Furthermore, before returning items of a sorted-out sub-quantity to the overall quantity, the marking can be changed.
The invention also consists of a device on a container for the identification of a container to be sorted out in order to perform the method described above, and is characterised in that every container bears a marking (3, 4) of the own characteristics, and this marking contains information of the containers; the information stored in the marking contains data on the manufacture and/or manufacturer of the container, the marking (3, 4) being stamped into the material of the container as an integral part of the container during the manufacture thereof, and the marking can be changed with regard to the information.
The device is furthermore characterised in that the integrated marking (3, 4) can be changed from a marking (3) indicating an older date of manufacture (2a) to a marking indicating a more recent date of manufacture (2b).

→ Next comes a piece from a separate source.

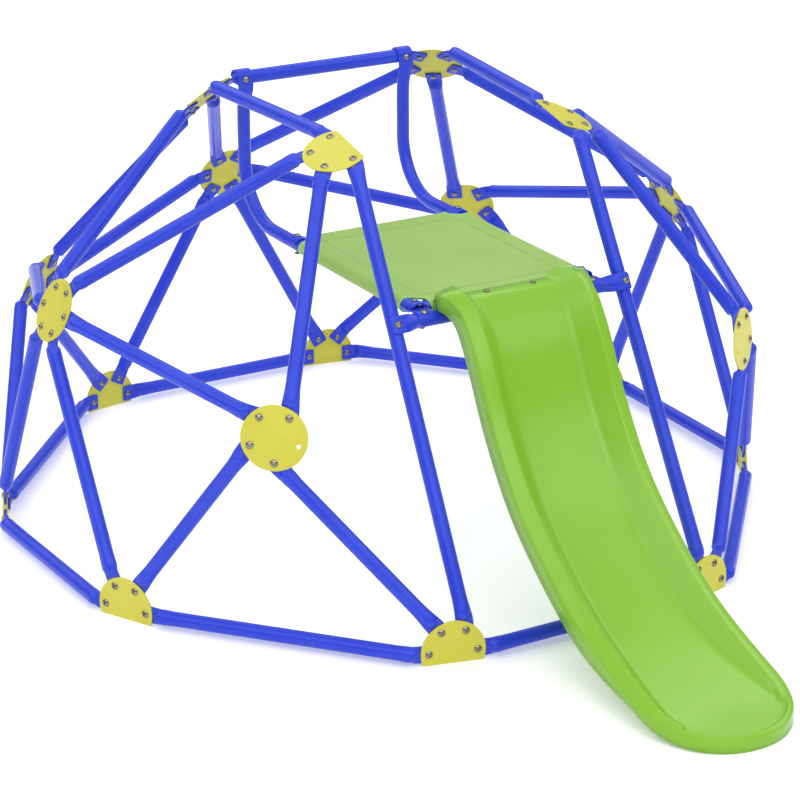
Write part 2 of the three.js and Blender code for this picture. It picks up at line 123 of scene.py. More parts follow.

Also in that the marking consists of a series of optically readable perforations in the material of the container (2a).
The marking (4) also consists of a plurality of optically readable web-like raised parts (6, 6') in the surface of the container and may be a multibar marking (FIG. 4), in which case a marking bar (6, 6') comprises at least two height stages (H) in halves (o, m) or three or more height stages (H) in thirds (o, m, p), etc.